1These are properly designed, when due regard is had to the country and climate in which they are erected. For the method of building which is suited to Egypt would be very improper in Spain, and that in use in Pontus would be absurd at Rome: so in other parts of the world a style suitable to one climate, would be very unsuitable to another; for one part of the world is under the sun’s course, another is distant from it, and another, between the two, is temperate. Since, therefore, from the position of the heaven in respect of the earth, from the inclination of the zodiac and from the sun’s course, the earth varies in temperature in different parts, so the form of buildings must be varied according to the temperature of the place, and the various aspects of the heavens.

2In the north, buildings should be arched, enclosed as much as possible, and not exposed, and it seems proper that they should face the warmer aspects. Those under the sun’s course in southern countries where the heat is oppressive, should be exposed and turned towards the north and east. Thus the injury which nature would effect, is evaded by means of art. So, in other parts, due allowance is to be made, having regard to their position, in respect of the heavens.

3This, however, is determined by consideration of the nature of the place and observations made on the limbs and bodies of the inhabitants. For where the sun acts with moderate heat, it keeps the body at a temperate warmth, where it is hot from the proximity of the sun, all moisture is dried up: lastly, in cold countries which are distant from the south, the moisture is not drawn out by the heat, but the dewy air, insinuating its dampness into the system, increases the size of the body, and makes the voice more grave. This is the reason why the people of the north are so large in stature, so light in complexion, and have straight red hair, blue eyes, and are full of blood, for they are thus formed by the abundance of the moisture, and the coldness of their country.
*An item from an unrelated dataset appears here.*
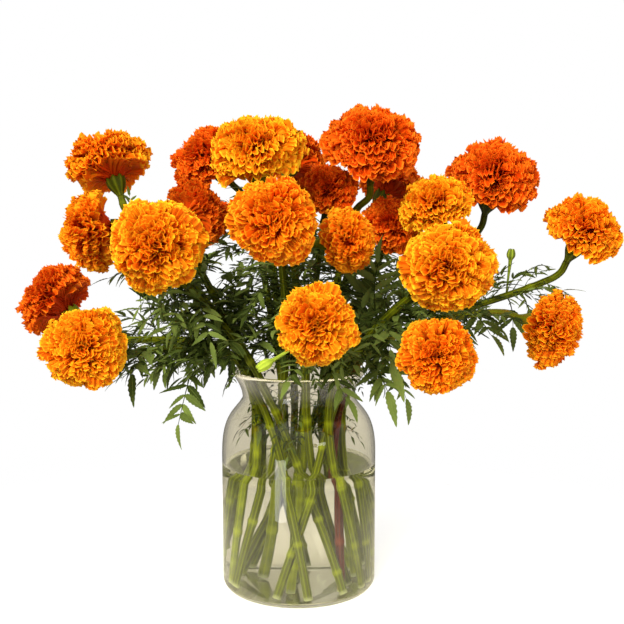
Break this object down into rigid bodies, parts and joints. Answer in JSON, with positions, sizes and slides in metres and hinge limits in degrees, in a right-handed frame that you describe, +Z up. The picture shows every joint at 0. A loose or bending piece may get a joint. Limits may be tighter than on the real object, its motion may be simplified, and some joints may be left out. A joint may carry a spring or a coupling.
{
  "type": "marigold bouquet in a glass vase",
  "caption": "Round orange marigold heads on crossing green stems with feathery leaves and buds, standing in water in a clear shouldered glass vase.",
  "frame": {"origin": "middle of the vase's flat foot, where it stands", "axes": "+Z up, +X to the right of the show side, -Y towards the viewer of the show side"},
  "size_m": [0.4982, 0.2745, 0.3987],
  "materials": {
    "clear_glass": "clear, polished",
    "water": "clear still water",
    "stem_green": "fresh green stem, finely ridged, satin",
    "stem_maroon": "reddish brown stem, satin",
    "petals_golden": "ruffled golden orange petals, soft matte",
    "petals_orange": "ruffled orange petals, soft matte",
    "petals_red_orange": "ruffled deep red-orange petals, soft matte",
    "leaf_green": "dark green leaf, matte with a faint sheen",
    "bud_green": "lime green bud, matte"
  },
  "bodies": {
    "root": {"vase": "clear_glass", "water": "water", "stem_01": "stem_green", "head_01": "petals_orange", "stem_02": "stem_green", "head_02": "petals_orange", "stem_03": "stem_green", "head_03": "petals_red_orange", "stem_04": "stem_green", "head_04": "petals_golden", "stem_05": "stem_green", "head_05": "petals_golden", "stem_06": "stem_green", "head_06": "petals_red_orange", "stem_07": "stem_green", "head_07": "petals_red_orange", "stem_08": "stem_green", "head_08": "petals_golden", "stem_09": "stem_green", "head_09": "petals_red_orange", "stem_10": "stem_green", "head_10": "petals_orange", "stem_11": "stem_green", "head_11": "petals_orange", "stem_12": "stem_green", "head_12": "petals_red_orange", "stem_13": "stem_green", "head_13": "petals_red_orange", "stem_14": "stem_green", "head_14": "petals_red_orange", "stem_15": "stem_green", "head_15": "petals_red_orange", "stem_16": "stem_green", "head_16": "petals_golden", "stem_17": "stem_green", "head_17": "petals_golden", "stem_18": "stem_green", "head_18": "petals_red_orange", "stem_19": "stem_green", "head_19": "petals_orange", "stem_20": "stem_maroon", "head_20": "petals_orange", "stem_21": "stem_green", "head_21": "petals_orange", "stem_22": "stem_green", "head_22": "petals_golden", "bud_hanging": "bud_green", "bud_right": "bud_green", "leaf_01": "leaf_green", "leaf_02": "leaf_green", "leaf_03": "leaf_green", "leaf_04": "leaf_green", "leaf_05": "leaf_green", "leaf_06": "leaf_green", "leaf_07": "leaf_green", "leaf_08": "leaf_green", "leaf_09": "leaf_green", "leaf_10": "leaf_green", "leaf_11": "leaf_green", "leaf_12": "leaf_green"}
  },
  "joints": []
}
4Those who live near the equator, and are exactly under the sun’s course, are, owing to its power, low in stature, of dark complexion, with curling hair, black eyes, weak legs, deficient in quantity of blood. And this deficiency of blood makes them timid when opposed in battle, but they bear excessive heat and fevers without fear, because their limbs are nourished by heat. Those, however, born in northern countries are timid and weak when attacked by fever, but from their sanguineous habit of body more courageous in battle.

5The pitch of the voice is various, and of different qualities in different nations. For the eastern and western boundaries round the level of the earth, where the upper is divided from the under part of the world, and the earth appears to be balanced by nature, are designated by a circle which mathematicians call the horizon; keeping this circumstance in mind, from the edge on the northern extremity, let a line be drawn to that above the southern axis, and therefrom another in an oblique direction up to the pole near the northern stars, and we shall immediately perceive the principle of the triangular instrument called by the Greeks σαμβύκη.

6Thus the people who live in the region near the lower point, that is in the southern part towards the equator, from the small elevation of the pole have shrill and high toned voices similar to those on the instrument near the angle; next come those whose tone of voice is of lower pitch, such as the people in the central parts of Greece. Thus, proceeding by degrees from the middle to the northern extremity, the voice of the inhabitants gradually becomes of lower pitch. Herein we may perceive how the system of the world is harmonically arranged, by the obliquity of the zodiac from the appropriate temperature of the sun.

7Hence those who are in the middle, between the equator and the pole, are gifted with a middle pitch of voice, similar to the tones in the central part of the musical diagram. Advancing to the northern nations, where the pole is more elevated, the people, from an increased quantity of moisture, naturally possess lower toned voices, similar to the hypatè and the proslambanomenos. And finally, those nations extending from the middle regions to the south have shrill and acute voices similar to the tones of paranetè and netè.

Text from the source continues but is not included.